75% of democratic voters would prefer a different candidate to Biden, I wouldn't consider that a near-majority support.
Or in other words, the system you're in is flawed but you're working within the constraints of those flaws to get the best outcome you can find.
Making the best of a bad system
The US is only in this predicament because the system it has currently allowed a candidate who lost the popular vote in 2016 to get into an office that had enough power to meaningfully damage the country.
However it's clear from your repeated and deliberate attempts to reframe criticism of that system as an attack on the very concept of democracy itself that you aren't arguing in good faith here.
Except that the issue you're discussing, the choice being narrowed between Biden and Trump in this election, is not related to the anti-democratic flaws of that system.
Sorry that you find democracy such an offense concept.
If you ignore the fact that trump wouldn't be running if he hadn't lost the popular vote in 2016 and still won, sure.
This started as you deriding the US's system as an oligarchy, but now when pressed it's your ideal democracy? What are you doing, friend?

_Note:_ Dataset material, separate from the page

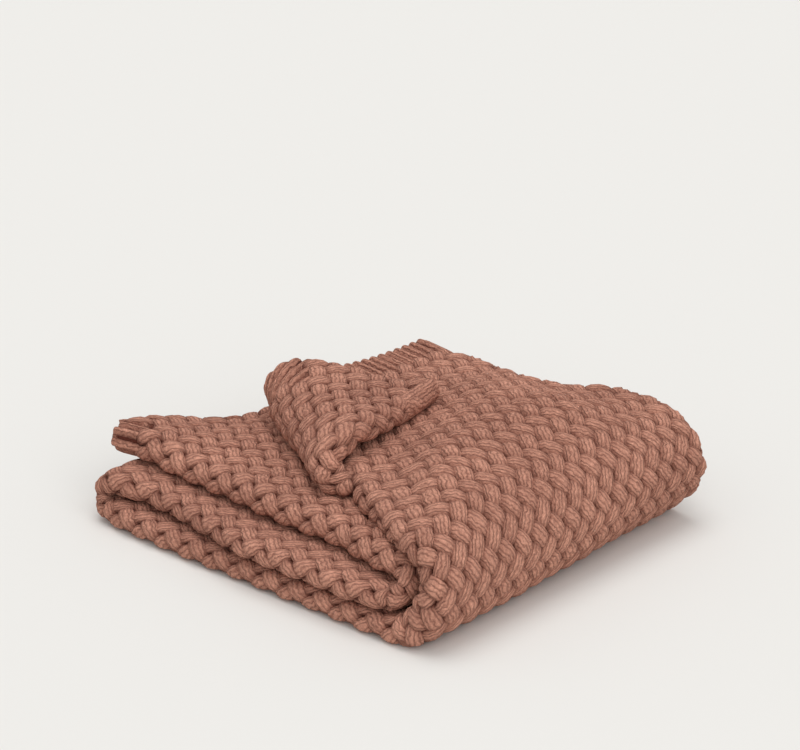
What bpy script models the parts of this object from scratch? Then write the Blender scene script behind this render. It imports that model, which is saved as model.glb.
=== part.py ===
"""A cable-knitted throw blanket, folded in four across its width and then back and forth along its length.

The throw is one flat knitted panel. The mesh starts flat, one sheet thick, and is then folded the way
hands fold it: twice across the width, which makes a pack four layers thick; then along the length,
which makes a pile of four slabs with one full-height fold at the right; and last the front corner of
the top slab is turned over onto itself. Every vertex of the flat panel goes through the same folds.

Lengths are in millimetres until the last line of fold(). Positions in the pile are given as
from_right, from_front and height: from the foremost and rightmost bulges of the pile, and the floor.
"""

import math
from collections import namedtuple

import bmesh
import bpy

MM = 0.001

# ---- driving dimensions, in millimetres ----------------------------------------------------------
SHEET = 4.0  # thickness of the knitted cloth under its own weight
LAYER_PITCH = 5.0  # from one layer of a pack to the next
SLAB_PITCH = 20.2  # from one slab to the next
QUARTER = LAYER_PITCH / 2
PACK_HALF = 3 * QUARTER + SHEET / 2  # half the thickness of a four-layer pack
PILE_DEPTH = 325.0  # from the rounded front folds back to the selvedges
OUTER_AXIS = 1.5 * SLAB_PITCH + PACK_HALF  # from_right of the axis of the outer fold
INNER_AXIS = 52.0  # from_right of the axis of the fold inside it
LEFT_AXIS = 346.0  # from_right of the axis of the left-hand fold
FREE_END = 372.0  # from_right of the free end, on the third slab
TOP_REACH = 251.0  # length of the top slab, from the outer fold to its ribbed end
MIDDLE = (188.8, 172.5)  # from_right and from_front of the origin

# ---- the two foldings ----------------------------------------------------------------------------
# A leg is a straight run, or a bend of so many half turns about its radius. It takes up `length` of
# cloth, in cells of `cells` widths. The pack slips in its bends, and so keeps its length outside its middle.
Leg = namedtuple("Leg", "name radius turn length cells")
Stretch = namedtuple("Stretch", "name radius turn length cells from_slab to_slab")
FRONT_RUN = PILE_DEPTH - PACK_HALF
BACK_RUN = FRONT_RUN - QUARTER - SHEET / 2
SLIP = PACK_HALF / 2
# The crossings are the same distances behind the front bends in every layer, so that the layers' flat
# faces lie alike and stay apart.
CROSSINGS = (18, 38, 58, 76, 94, 112, 134, 162, 198, 242, 282)


def run_back(name, length):
    return Leg(name, 0, 0, length, [b - a for a, b in zip((0, *CROSSINGS), (*CROSSINGS, length))])


def run_forward(name, length):
    return Leg(name, 0, 0, length, run_back(name, length).cells[::-1])


ACROSS = (
    run_forward("outside layer, coming forward", FRONT_RUN),
    Leg("outer front bend", 3 * QUARTER, 1, 3 * QUARTER * math.pi, (1,) * 5),
    run_back("outside layer, going back", BACK_RUN),
    Leg("back bend", QUARTER, 1, QUARTER * math.pi, (1,) * 3),
    run_forward("inside layer, coming forward", BACK_RUN),
    Leg("inner front bend", QUARTER, -1, QUARTER * math.pi, (1,) * 5),
    run_back("inside layer, going back", BACK_RUN - 2),
)
SLAB_CROSSINGS = (150, 260, 310)  # from_right, in the three lower slabs


def slab(name, start, end, number):
    marks = [start, *sorted(SLAB_CROSSINGS, reverse=start > end), end]
    return Stretch(name, 0, 0, abs(end - start), [abs(b - a) for a, b in zip(marks, marks[1:])], number, number)


def half_turn(name, radius, turn, pieces, from_slab, to_slab):
    return Stretch(name, radius, turn, (radius + SLIP) * math.pi, (1,) * pieces, from_slab, to_slab)


ALONG = (
    slab("third slab", FREE_END, INNER_AXIS, 2),
    half_turn("inner fold", SLAB_PITCH / 2, -1, 4, 2, 1),
    slab("second slab", INNER_AXIS, LEFT_AXIS, 1),
    half_turn("left fold", SLAB_PITCH / 2, 1, 4, 1, 0),
    slab("bottom slab", LEFT_AXIS, OUTER_AXIS, 0),
    half_turn("outer fold", 1.5 * SLAB_PITCH, 1, 6, 0, 3),
    Stretch("top slab", 0, 0, TOP_REACH, (3, 3) + (2,) * 3 + (1,) * 8 + (2,) * 6, 3, 3),
)
TOP = 3  # slabs are counted from the bottom one, 0
OUTER_SWELL = 0.5  # how much thicker the pack lies on the inside of the outer fold
WIDTH = sum(leg.length for leg in ACROSS)
LENGTH = sum(leg.length for leg in ALONG)

# ---- how unevenly it lies ------------------------------------------------------------------------
# How far the front of each slab lies behind the foremost bulge.
Front = namedtuple("Front", "from_right bottom second third top")
FRONTS = (
    Front(0, 0, 4, 16, 14),
    Front(40, 0, 6, 20, 20),
    Front(75, 0, 0, 22, 8),
    Front(120, 0, 0, 31, 0),
    Front(190, 0, 0, 33, 0),
    Front(245, 0, 10, 38, 0),
    Front(310, 1, 18, 40, 0),
    Front(345, 4, 10, 40, 0),
    Front(380, 10, 10, 34, 0),
)
BACK_SHARE = 0.5  # the back of a slab moves by this share of what its front does
# How far the free end reaches beyond FREE_END.
Reach = namedtuple("Reach", "from_front beyond")
FREE_REACH = (Reach(0, 0), Reach(35, 6), Reach(70, -4), Reach(110, -34), Reach(180, -44), Reach(330, -36))
REACH_FADES = 200.0  # how far from the free end that is still felt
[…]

Are you okay?
How is that relevant to my choices being narrowed down to Trump and Biden by the opinions of the electorate?
Sorry that the idea that the candidates with near-majority support being the only choices is a symptom of democracy is so foreign to you, and the idea that an ultrawealthy megadonor attempting to change one of the candidates without democratic support being a symptom of oligarchy is, likewise, apparently incomprehensible to your worldview.
Given that the overarching question here is "is biden really the best candidate?", and that ranked choice voting would immediately fix that issue while retaining democracy, yes i feel fairly confident that the current situation is one brought on by an imperfect implementation of democracy.
But again, this is just more bad faith whining so goodbye.
Yes, he is the best candidate currently running.
No, ranked choice would give us an option to express a stronger preference for other candidates. It would not fix the fact that Biden and Trump hold near-majority support in this election cycle and one of them will be the winner of the election, making every voter with any sense pick one of them to support over the other.
Okay, cool, if ranked choice voting was implemented, who would have the support of the electorate who isn't Biden or Trump?
On what basis are you making the claim that Biden has near-majority support here? Because if it's simply the fact he's the candidate that was produced by our shit system, it seems like you're just begging the question.
Is this the part where I post polls and you say "Well, we can't TELL because if things were different the POLLS would be different too"?
Did you read the article? It says everyone polls approximately the same as Biden.
Yes, that one. The difference between all the candidates falls in a range of about 3 percentage points, meaning that everyone has near majority support.
Lmao, those polls are asking how people would vote in hypothetical head-to-heads - as in:
But I guess since this says each hypothetical polled resulted in near the same chances, that means all of the alternatives have 'near-majority support', right?
Good to see you still can't read worth a damn.
idk what to tell you, the article you linked shows alt candidates having similar support as biden in head-to-heads. I'm not sure in what world that means Biden has majority support. They can't all have near-majority support
if 75% of the democratic electorate would prefer a different candidate, then in a ranked-choice election 75% of democratic voters would likely be putting him as second or third choice, not their first.
This is the third or fourth time I've seen you hide behind "the opinions of the electorate" as a defense of status-quo positions, except this time it's pretty clearly not the opinion of the electorate that Biden is the preferred candidate to go up against trump.